Wakil Menteri Pertahanan (Wamenhan) Letjen TNI (Purn.) M. Herindra menyebut pembelian 42 pesawat tempur Rafale buatan Dassault Aviation Prancis menjadi sejarah baru bagi pengadaan alutsista di Indonesia.
Dia menilai sejak Republik Indonesia terbentuk, kebijakan membeli pesawat tempur sebanyak 42 unit itu baru pertama kali diwujudkan saat Prabowo Subianto menjadi menteri pertahanan.
“Pak Menhan itu sudah beli 42 pesawat tempur baru Rafale. Belum pernah ada sejarah selama republik ini berdiri, pengadaan alat perang baru (sebanyak) 42 unit. Ini di Pak Menhan (Prabowo Subianto),” kata Herindra saat menjadi narasumber dalam diskusi bertajuk pertahanan di Media Center Indonesia Maju, Jakarta, Jumat.
Dalam diskusi itu, yang mengangkat tema “Membangun Kekuatan Pertahanan di Kawasan Regional” itu, Herindra menjelaskan pembuatan 42 pesawat tempur baru itu membutuhkan waktu yang tidak instan.
Bahkan, 42 unit pesawat tempur Rafale kemungkinan baru operasional lengkap 7 tahun mendatang.
Oleh karena itu, demi mengisi kekosongan (gap) yang ada, Kementerian Pertahanan RI berencana membeli pesawat tempur yang dapat dikirim dalam waktu cepat.
Opsinya, Herindra menyebut, jatuh pada pembelian pesawat tempur yang pernah digunakan oleh negara lain, misalnya Mirage 2000-5 bekas Angkatan Udara Qatar.
“Dalam menunggu yang baru, kekosongan yang lowong ini diisi. Ini bukan masalah bekas dan baru, tetapi apakah alat perang pesawat masih layak pakai atau tidak,” kata Wamenhan RI.

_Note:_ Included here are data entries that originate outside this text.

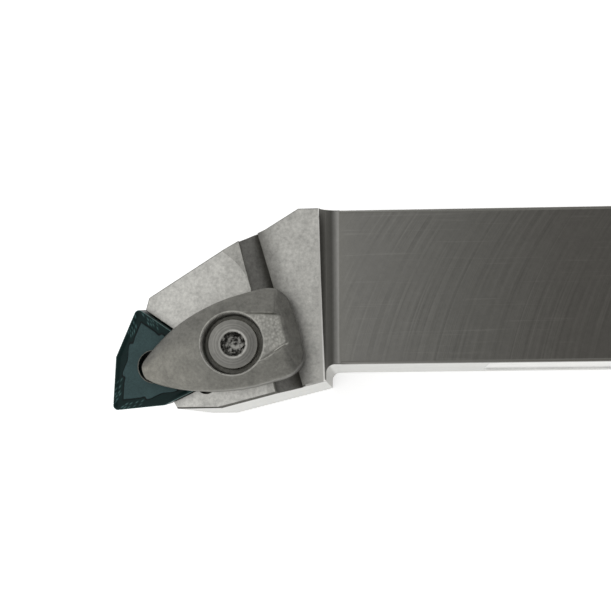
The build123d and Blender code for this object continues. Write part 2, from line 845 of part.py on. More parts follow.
def clamp_spring():
    """Coil spring round the screw, between its pocket and the clamp, with flat ends."""
    low = screw_top_plane(-head_top_drop) - spring_pocket_depth + spring_end_gap
    height = clamp_spring_top() - spring_end_gap - low
    radius = spring_inner_radius + spring_wire / 2
    pitch = (height - spring_wire / 2) / spring_turns
    path = Helix(pitch, height - spring_wire / 2, radius)
    start = Plane(origin=path @ 0, z_dir=path % 0)
    coil = sweep(start * Circle(spring_wire / 2), path=path, is_frenet=True)
    coil = Pos(0, 0, spring_wire / 4) * coil
    slab = Cylinder(2 * radius, height, align=(Align.CENTER, Align.CENTER, Align.MIN))
    return Pos(screw_x, screw_y, low) * (coil & slab)


def build():
    os.makedirs("parts", exist_ok=True)
    nodes = {
        "holder_body": holder_body,
        "insert": insert,
        "shim": shim,
        "shim_screw": shim_screw,
        "clamp": clamp,
        "clamp_screw": clamp_screw,
        "retaining_ring": retaining_ring,
        "clamp_spring": clamp_spring,
    }
    for name, make in nodes.items():
        shape = make()
        export_step(shape, f"parts/{name}.step")
        print(name, round(shape.volume, 1), len(shape.solids()))


build()
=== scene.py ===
import math

import bmesh
import bpy
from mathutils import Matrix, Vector


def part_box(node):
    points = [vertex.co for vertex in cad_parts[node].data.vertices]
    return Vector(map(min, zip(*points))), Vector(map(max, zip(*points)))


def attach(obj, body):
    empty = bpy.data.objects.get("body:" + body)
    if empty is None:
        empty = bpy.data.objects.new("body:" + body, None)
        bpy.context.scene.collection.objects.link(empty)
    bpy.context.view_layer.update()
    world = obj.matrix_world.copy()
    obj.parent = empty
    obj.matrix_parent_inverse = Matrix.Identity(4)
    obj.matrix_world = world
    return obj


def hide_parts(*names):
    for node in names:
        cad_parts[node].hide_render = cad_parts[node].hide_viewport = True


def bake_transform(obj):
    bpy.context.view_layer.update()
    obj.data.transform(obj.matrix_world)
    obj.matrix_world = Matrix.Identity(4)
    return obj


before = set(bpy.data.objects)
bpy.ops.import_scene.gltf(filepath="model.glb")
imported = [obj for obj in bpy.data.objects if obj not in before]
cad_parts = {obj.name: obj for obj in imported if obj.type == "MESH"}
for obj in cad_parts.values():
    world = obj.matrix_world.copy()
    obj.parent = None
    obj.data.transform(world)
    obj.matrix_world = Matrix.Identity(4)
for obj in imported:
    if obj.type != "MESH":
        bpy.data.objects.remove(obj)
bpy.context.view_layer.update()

# Turning tool holder with a top-clamped trigon insert. Lengths below are in millimetres.
MM = 0.001

# ---- Tool and shank ----
TIP = Vector((-75.0, -19.5, 25.0))
SHANK_TOP = 25.0
SHANK_NEAR = -12.5
PANEL_DEPTH = 0.3
PANEL_TOP = 23.5
RAKE = math.tan(math.radians(6.0))
FACE_MILL_RADIUS = 66.0
FACE_MILL_ASIDE = 27.0          # its centre's path beside the shank's middle

# ---- Insert ----
CORNER_DIRECTION = 225.0
INSERT_RADIUS = 6.35
INSERT_THICKNESS = 4.76
INSERT_HOLE = 2.58
NOSE_RADIUS = 0.8
HALF_CORNER = math.radians(40.0)
GROOVE_DEPTH = 0.24
GROOVE_REACH = 1.55             # edge to the flat face, on average
WAVE_HEIGHT = 0.36
WAVE_LENGTH = 3.3
WAVE_START = 6.2
DOT_ROWS = ((0.42, 1.05, 5), (0.95, 1.5, 4))    # inset, place of the first, count
DOT_PITCH = 0.72
DOT_HEIGHT = 0.1
DOT_SPREAD = 0.024

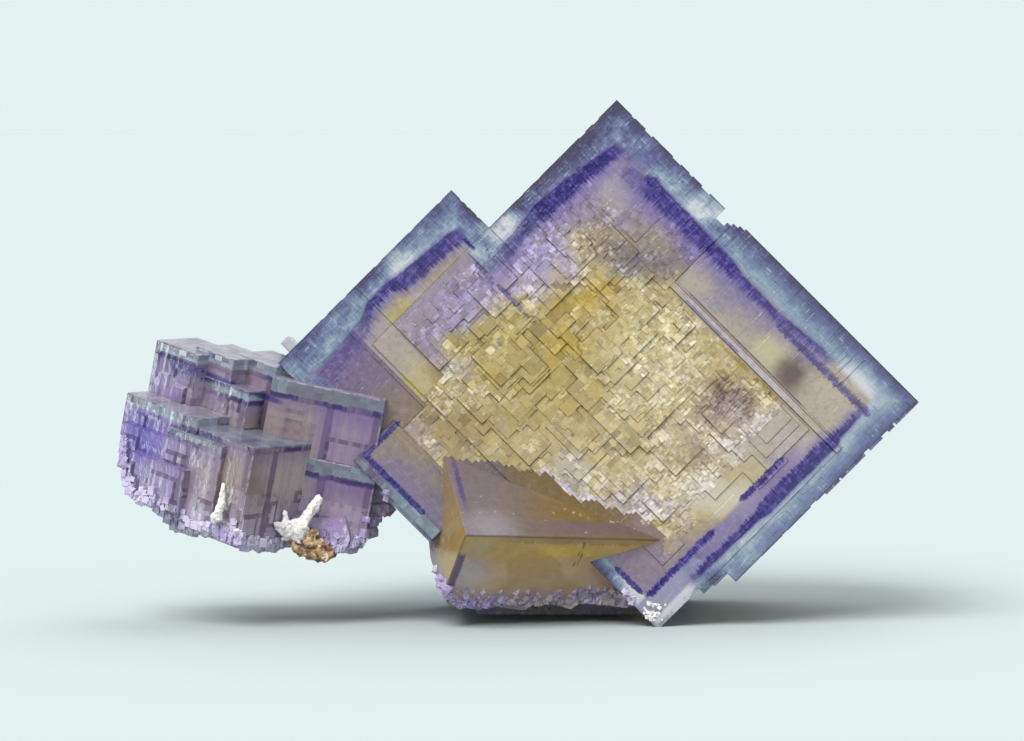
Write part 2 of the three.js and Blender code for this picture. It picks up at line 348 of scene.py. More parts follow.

Dia membuat analogi kesiapan tempur TNI Angkatan Udara dengan atap rumah yang bolong. Jika ada atap yang bolong, tentu harus segera ditutup, kata Herindra menganalogikan itu dengan pembelian jet tempur bekas.
“Pak Menhan concern membeli alat perang baru, tetapi saat ini kita melihat ada kekosongan dan ada beberapa yang harus diadakan secara cepat sehingga kalau mau beli baru tidak secepat dan semudah itu, tidak mudah pengadaan alat perang, punya uang pun belum tentu bisa beli,” kata Herindra.
Dia menegaskan Menhan Prabowo Subianto tentu sangat peduli menjaga performa TNI agar semakin optimal dan profesional. Prabowo, menurut Herindra, selalu menyerap aspirasi dari TNI terkait pengadaan alutsista.
“Kami akan memberikan yang terbaik. Pengadaan alat perang mengandung mekanisme bottom-up. Intinya kami tanya angkatan dulu, perlunya apa, lalu mereka ajukan ke kami, dan kami melihat ada berapa anggaran yang tersedia,” kata Herindra.